===== RECORDS FOR THIS TASK

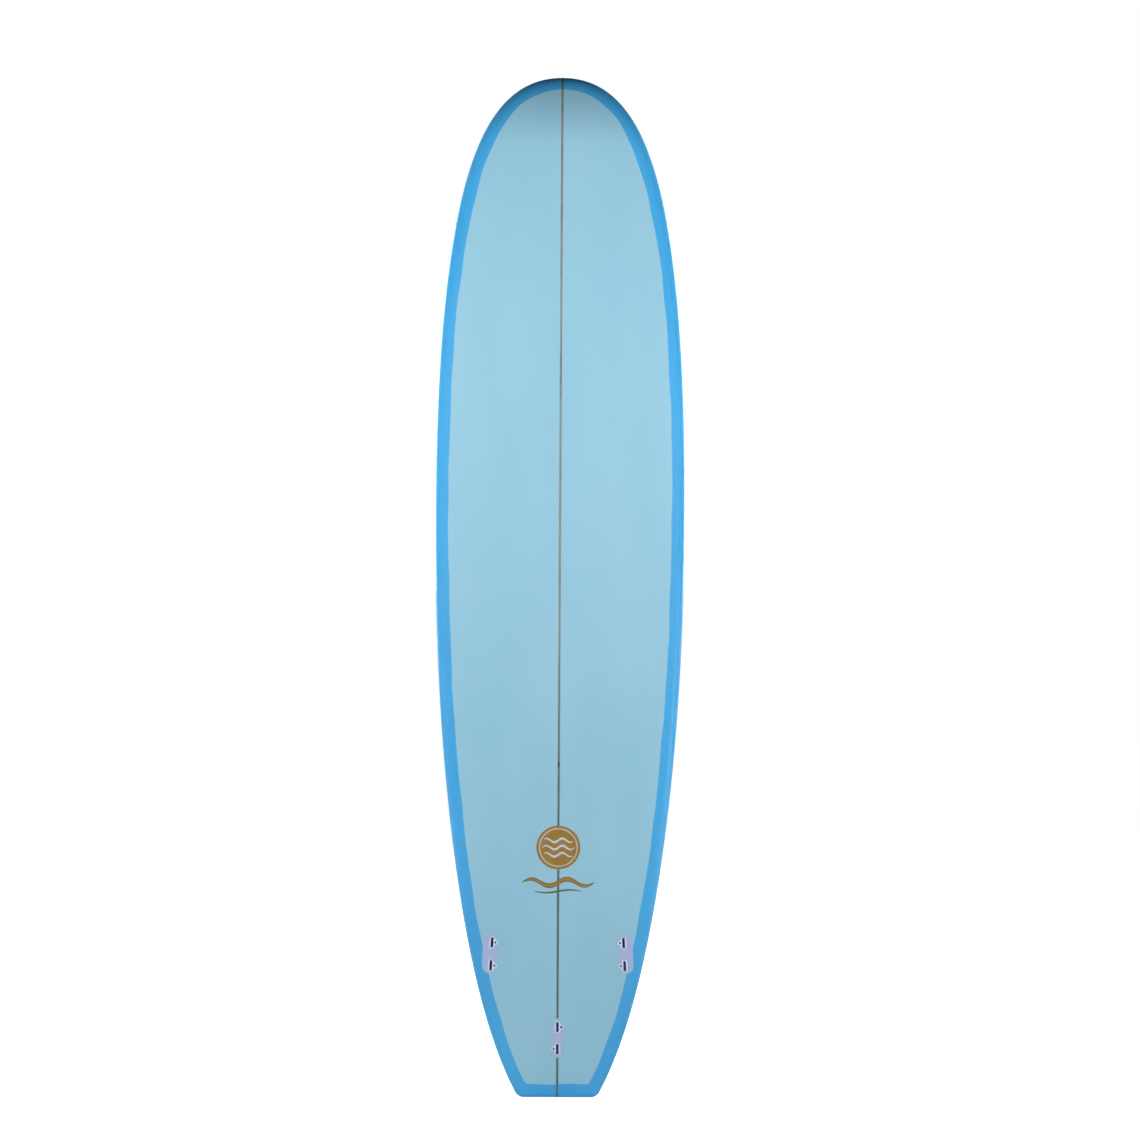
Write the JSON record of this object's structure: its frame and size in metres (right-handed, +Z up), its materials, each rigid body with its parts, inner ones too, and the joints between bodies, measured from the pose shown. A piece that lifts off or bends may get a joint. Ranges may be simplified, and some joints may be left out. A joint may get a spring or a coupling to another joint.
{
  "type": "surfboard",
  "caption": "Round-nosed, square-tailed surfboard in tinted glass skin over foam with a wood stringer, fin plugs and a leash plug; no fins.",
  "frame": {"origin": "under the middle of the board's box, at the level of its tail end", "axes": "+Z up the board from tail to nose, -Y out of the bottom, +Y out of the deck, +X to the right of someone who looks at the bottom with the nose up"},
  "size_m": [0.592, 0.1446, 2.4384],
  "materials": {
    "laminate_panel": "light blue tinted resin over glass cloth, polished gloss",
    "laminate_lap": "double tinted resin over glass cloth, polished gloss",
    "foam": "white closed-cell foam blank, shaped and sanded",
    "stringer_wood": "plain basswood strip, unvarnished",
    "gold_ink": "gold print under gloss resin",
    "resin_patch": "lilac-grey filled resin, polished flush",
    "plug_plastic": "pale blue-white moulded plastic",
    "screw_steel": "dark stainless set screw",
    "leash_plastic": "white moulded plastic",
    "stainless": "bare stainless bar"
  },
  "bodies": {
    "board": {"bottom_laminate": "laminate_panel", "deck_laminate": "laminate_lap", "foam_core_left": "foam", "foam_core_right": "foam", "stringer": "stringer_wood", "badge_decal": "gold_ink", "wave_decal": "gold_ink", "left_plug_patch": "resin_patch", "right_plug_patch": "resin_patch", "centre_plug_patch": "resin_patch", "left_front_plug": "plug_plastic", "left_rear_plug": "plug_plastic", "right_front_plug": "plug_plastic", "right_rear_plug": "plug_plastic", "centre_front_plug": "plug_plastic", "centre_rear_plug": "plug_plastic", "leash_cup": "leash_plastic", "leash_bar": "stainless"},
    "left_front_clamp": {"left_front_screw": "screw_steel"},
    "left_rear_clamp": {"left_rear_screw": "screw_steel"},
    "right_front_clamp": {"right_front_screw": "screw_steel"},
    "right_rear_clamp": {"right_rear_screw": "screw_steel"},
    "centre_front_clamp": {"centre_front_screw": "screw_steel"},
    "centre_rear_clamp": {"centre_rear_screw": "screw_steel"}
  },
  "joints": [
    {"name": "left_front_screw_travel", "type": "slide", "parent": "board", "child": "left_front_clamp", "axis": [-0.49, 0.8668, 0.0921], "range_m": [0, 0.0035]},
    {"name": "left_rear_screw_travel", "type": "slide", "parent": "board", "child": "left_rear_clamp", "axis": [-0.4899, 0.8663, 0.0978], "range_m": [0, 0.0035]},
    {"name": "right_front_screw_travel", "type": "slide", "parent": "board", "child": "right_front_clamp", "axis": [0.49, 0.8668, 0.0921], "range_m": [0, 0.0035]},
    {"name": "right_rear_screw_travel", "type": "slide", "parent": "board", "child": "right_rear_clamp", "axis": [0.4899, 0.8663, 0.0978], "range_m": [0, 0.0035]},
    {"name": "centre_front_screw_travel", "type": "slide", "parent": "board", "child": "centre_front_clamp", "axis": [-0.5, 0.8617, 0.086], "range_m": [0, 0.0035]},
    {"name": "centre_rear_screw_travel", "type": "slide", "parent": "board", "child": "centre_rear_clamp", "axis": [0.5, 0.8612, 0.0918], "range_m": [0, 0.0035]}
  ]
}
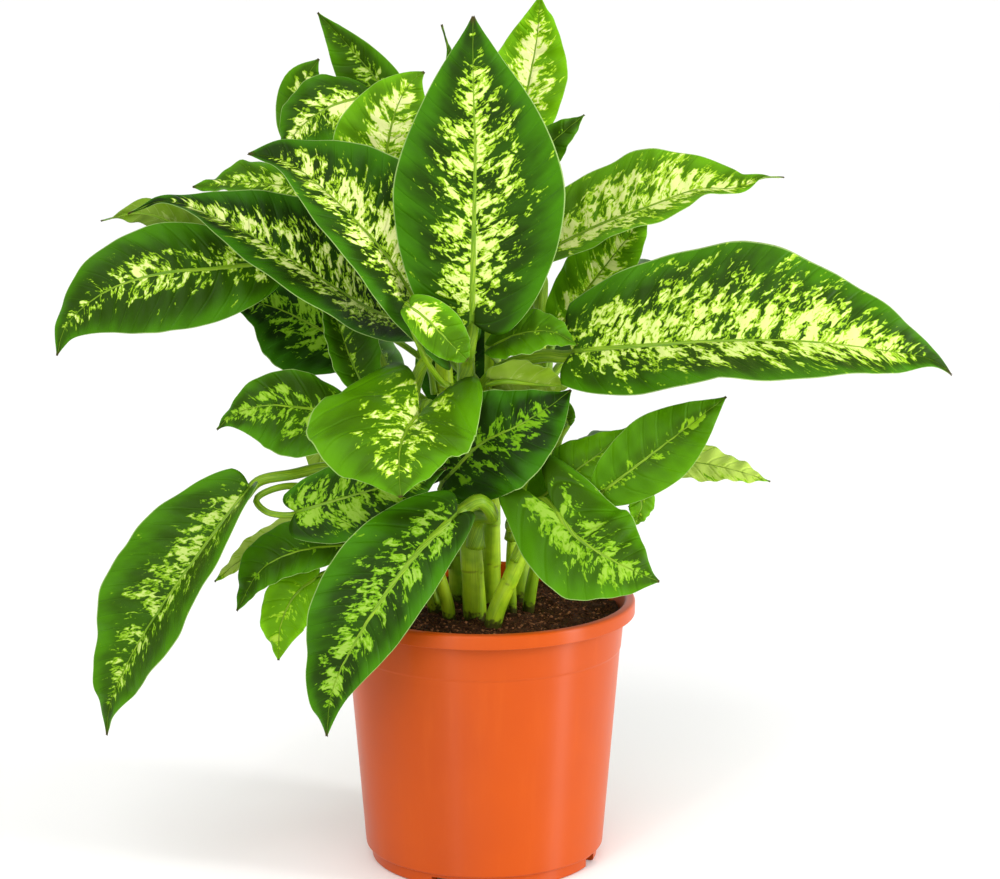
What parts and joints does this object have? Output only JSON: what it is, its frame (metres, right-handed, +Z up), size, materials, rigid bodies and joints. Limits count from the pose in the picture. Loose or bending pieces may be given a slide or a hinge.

==========

REQUIRED TASK » All of the entries must be quoted exactly; please include each one.

TASK RESULT »
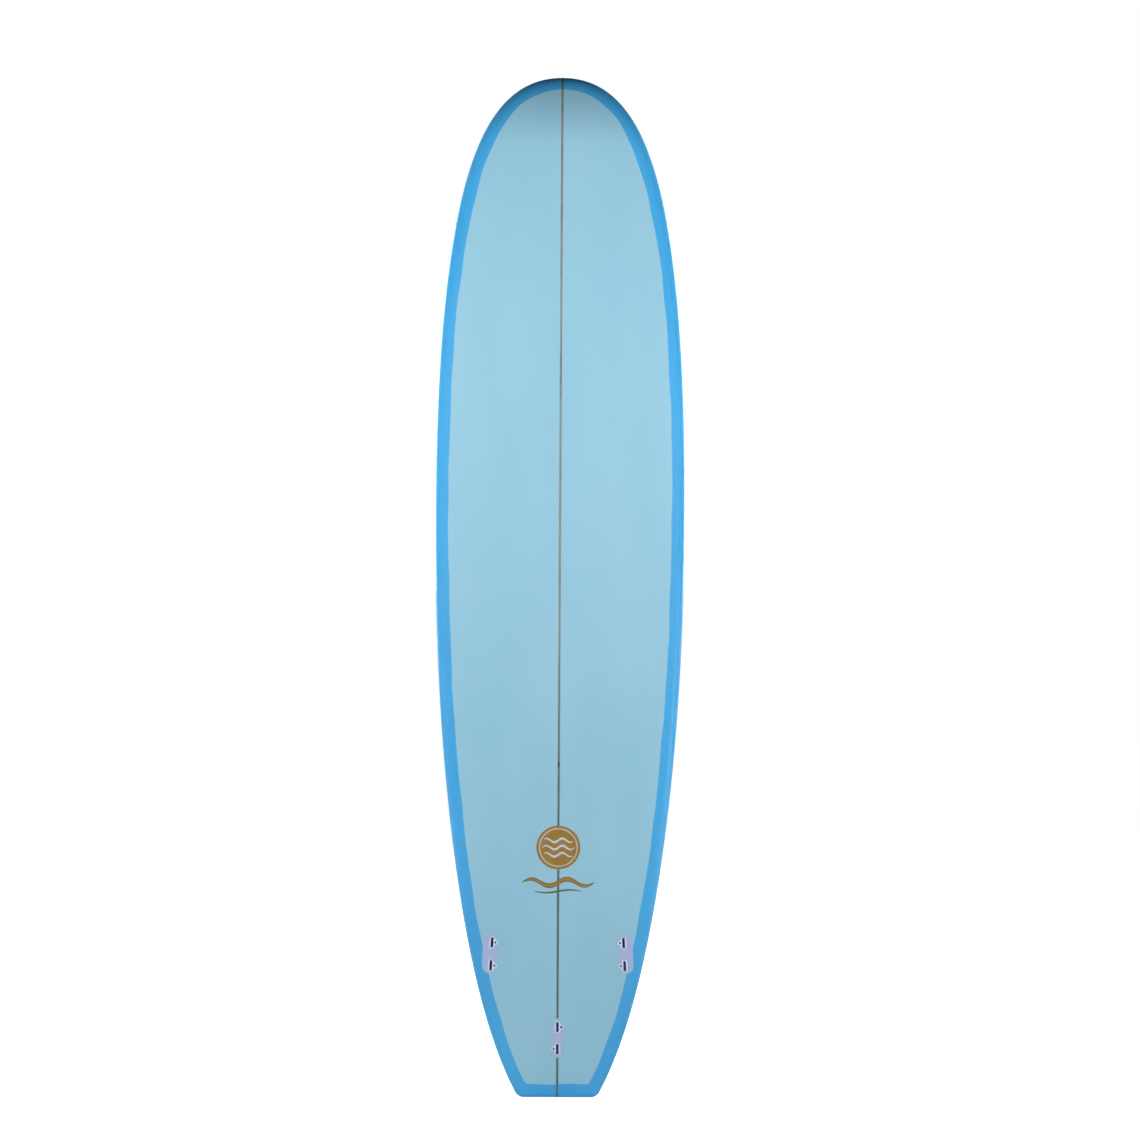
Write the JSON record of this object's structure: its frame and size in metres (right-handed, +Z up), its materials, each rigid body with its parts, inner ones too, and the joints between bodies, measured from the pose shown. A piece that lifts off or bends may get a joint. Ranges may be simplified, and some joints may be left out. A joint may get a spring or a coupling to another joint.
{
  "type": "surfboard",
  "caption": "Round-nosed, square-tailed surfboard in tinted glass skin over foam with a wood stringer, fin plugs and a leash plug; no fins.",
  "frame": {"origin": "under the middle of the board's box, at the level of its tail end", "axes": "+Z up the board from tail to nose, -Y out of the bottom, +Y out of the deck, +X to the right of someone who looks at the bottom with the nose up"},
  "size_m": [0.592, 0.1446, 2.4384],
  "materials": {
    "laminate_panel": "light blue tinted resin over glass cloth, polished gloss",
    "laminate_lap": "double tinted resin over glass cloth, polished gloss",
    "foam": "white closed-cell foam blank, shaped and sanded",
    "stringer_wood": "plain basswood strip, unvarnished",
    "gold_ink": "gold print under gloss resin",
    "resin_patch": "lilac-grey filled resin, polished flush",
    "plug_plastic": "pale blue-white moulded plastic",
    "screw_steel": "dark stainless set screw",
    "leash_plastic": "white moulded plastic",
    "stainless": "bare stainless bar"
  },
  "bodies": {
    "board": {"bottom_laminate": "laminate_panel", "deck_laminate": "laminate_lap", "foam_core_left": "foam", "foam_core_right": "foam", "stringer": "stringer_wood", "badge_decal": "gold_ink", "wave_decal": "gold_ink", "left_plug_patch": "resin_patch", "right_plug_patch": "resin_patch", "centre_plug_patch": "resin_patch", "left_front_plug": "plug_plastic", "left_rear_plug": "plug_plastic", "right_front_plug": "plug_plastic", "right_rear_plug": "plug_plastic", "centre_front_plug": "plug_plastic", "centre_rear_plug": "plug_plastic", "leash_cup": "leash_plastic", "leash_bar": "stainless"},
    "left_front_clamp": {"left_front_screw": "screw_steel"},
    "left_rear_clamp": {"left_rear_screw": "screw_steel"},
    "right_front_clamp": {"right_front_screw": "screw_steel"},
    "right_rear_clamp": {"right_rear_screw": "screw_steel"},
    "centre_front_clamp": {"centre_front_screw": "screw_steel"},
    "centre_rear_clamp": {"centre_rear_screw": "screw_steel"}
  },
  "joints": [
    {"name": "left_front_screw_travel", "type": "slide", "parent": "board", "child": "left_front_clamp", "axis": [-0.49, 0.8668, 0.0921], "range_m": [0, 0.0035]},
    {"name": "left_rear_screw_travel", "type": "slide", "parent": "board", "child": "left_rear_clamp", "axis": [-0.4899, 0.8663, 0.0978], "range_m": [0, 0.0035]},
    {"name": "right_front_screw_travel", "type": "slide", "parent": "board", "child": "right_front_clamp", "axis": [0.49, 0.8668, 0.0921], "range_m": [0, 0.0035]},
    {"name": "right_rear_screw_travel", "type": "slide", "parent": "board", "child": "right_rear_clamp", "axis": [0.4899, 0.8663, 0.0978], "range_m": [0, 0.0035]},
    {"name": "centre_front_screw_travel", "type": "slide", "parent": "board", "child": "centre_front_clamp", "axis": [-0.5, 0.8617, 0.086], "range_m": [0, 0.0035]},
    {"name": "centre_rear_screw_travel", "type": "slide", "parent": "board", "child": "centre_rear_clamp", "axis": [0.5, 0.8612, 0.0918], "range_m": [0, 0.0035]}
  ]
}
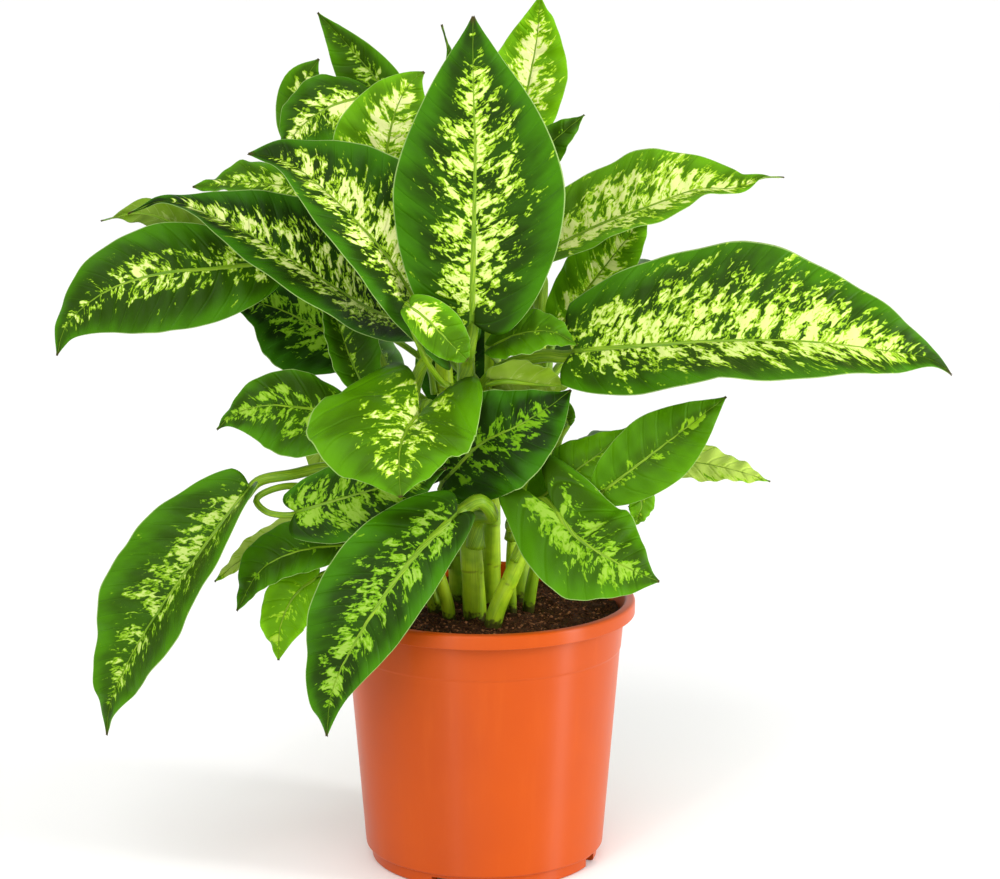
What parts and joints does this object have? Output only JSON: what it is, its frame (metres, right-handed, +Z up), size, materials, rigid bodies and joints. Limits count from the pose in the picture. Loose or bending pieces may be given a slide or a hinge.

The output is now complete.